Optimization of an Urea Decomposition Chamber Using CFD and VR

Selective Catalytic Reduction (SCR) is an important air pollution control process that consists of injecting ammonia (NH₃) into the boiler flue gas and passing the flue gas through a catalyst bed where the NO_x and NH₃ react to form nitrogen gas (N₂) and water vapor (H₂O). [1] At a coal-fired power station, a decomposition chamber uses combustion air and a natural gas burner to provide the necessary temperature, air flow and pressure to convert the injected urea solution into ammonia gas.
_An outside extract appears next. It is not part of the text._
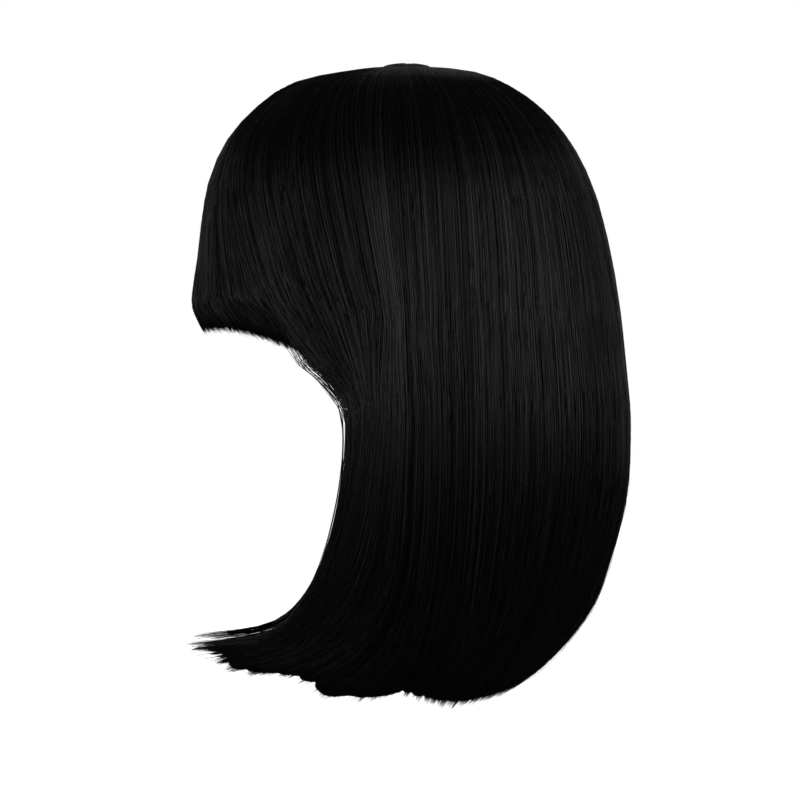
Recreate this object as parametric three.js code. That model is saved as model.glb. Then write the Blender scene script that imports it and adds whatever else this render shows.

The inspections of this decomposition chamber indicate debris formations occurring at the burner/roof block the chamber from achieving proper temperature for conversion and redirect the burner flame/flow, which can potentially shift the flow pattern in the chamber. In order to identify the cause of this debris formation, Computational Fluid Dynamics (CFD) and Virtual reality fVR have been employed to simulate and visualize the flow distribution and species concentration inside this decomposition chamber. By analyzing the simulation data, excessive ammonia recirculation had been identified as the cause of the debris formation at the top of the chamber. Parametric studies have also been conducted to optimize the existing chamber design by introducing multiple turning vanes to eliminate the excessive recirculation, thus minimizing debris formation.